Blackberry Folklore and Remedies
It could be to do with indigestible over-ripe berries causing a condition that used to be called scaldhead in children who ate too many. Or it could be derived from the curative effects that the leaves and berries have in treating this malady. It may even have come from the fact that the leaves were once applied to relieve scalds.
In Cornwall long ago crawling under a bramble-bush was thought to cause protection against all sorts of skin problems from boils to blackheads.
From Remedies to Recipes
However, I much prefer thinking about more pleasing things to do with blackberries than worrying about what they may or may not cure.
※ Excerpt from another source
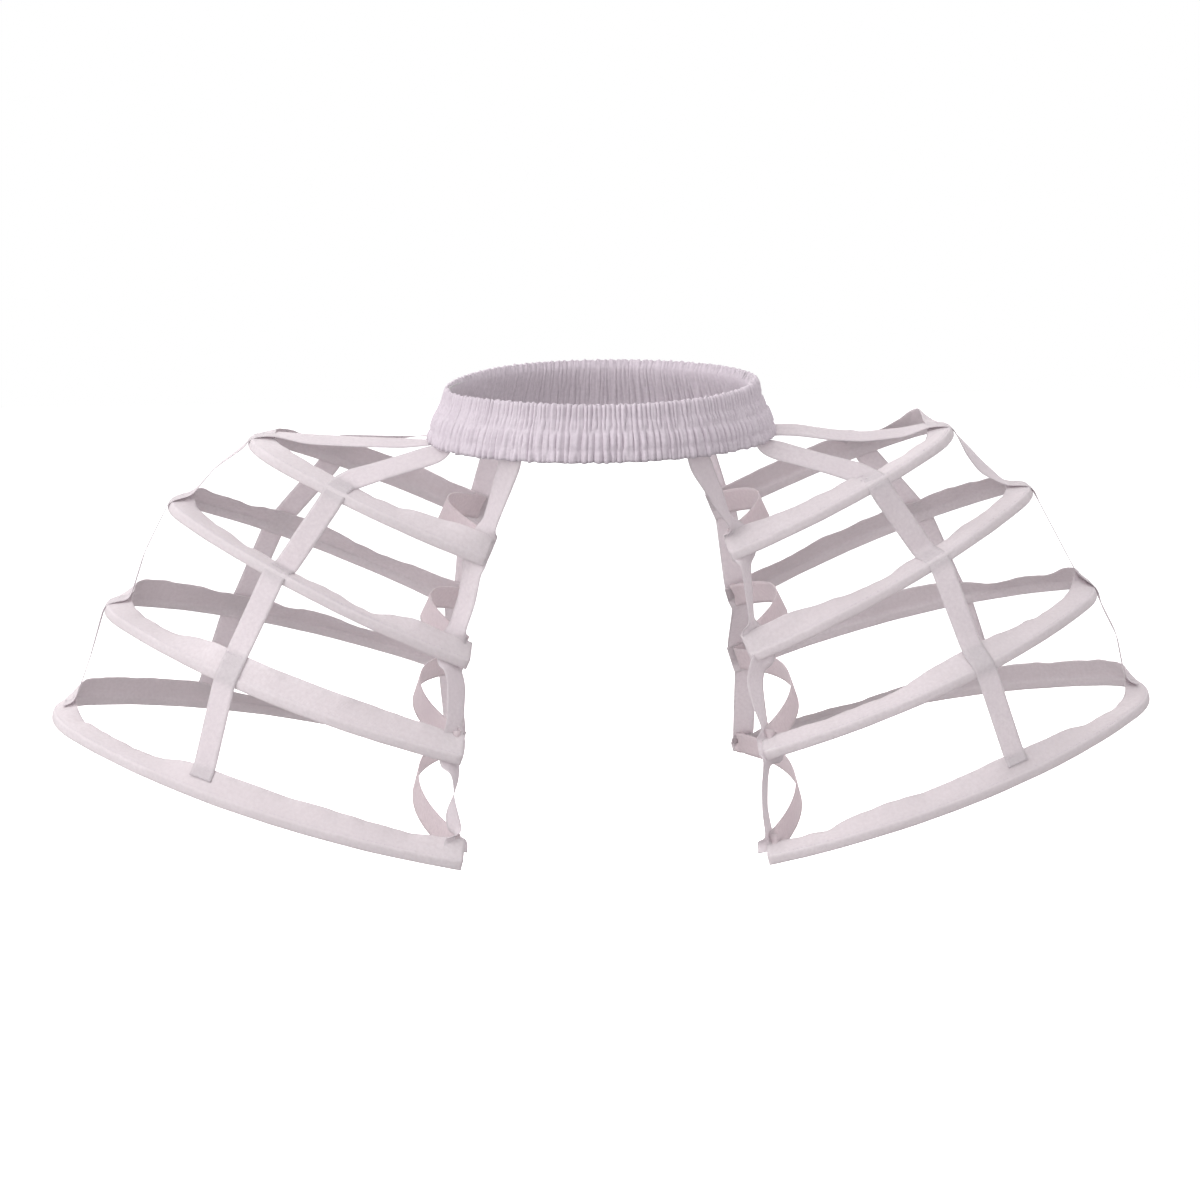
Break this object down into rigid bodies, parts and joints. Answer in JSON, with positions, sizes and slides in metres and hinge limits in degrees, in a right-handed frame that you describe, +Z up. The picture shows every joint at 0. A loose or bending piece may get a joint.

Jam-making must be top of the list - a good blackberry conserve will bring scented memories of late summer fields and hedges throughout the winter months.
Blackberry and apple crumble is always a favourite, but my grandmother, who was a Somerset baker's daughter, used to treat us with the ultimate in 'comfort-food' puddings after she'd been out among the hedgerows at this time of year.
A Somerset Blackberry Pudding
It was basically a Yorkshire pudding filled to the brim, spotted dick-style, with blackberries, dusted with castor sugar and eaten with clotted cream or ice cream.
Bring the taste of Exmoor’s hedgerows into your kitchen with this old-fashioned, comforting pudding.
Ingredients
100g plain flour
2 large eggs
300ml milk
Pinch of salt
2 tbsp butter or beef dripping
200g fresh blackberries (washed and drained)
2 tbsp caster sugar (plus extra for dusting)
Clotted cream or vanilla ice cream, to serve
Method
Preheat your oven to 220°C (200°C fan) / 425°F / Gas 7.
Place the butter or dripping in a deep ovenproof dish and heat until sizzling hot.
Meanwhile, whisk together the flour, eggs, milk, and salt to make a smooth batter.
Carefully pour the batter into the hot dish and immediately scatter the blackberries over the top.
Bake for 20–25 minutes until the pudding is well risen and golden.
Sprinkle with caster sugar while hot and serve with clotted cream or ice cream.
Serving Tip
Best enjoyed warm from the oven on an autumn evening, when the hedgerows are heavy with fruit.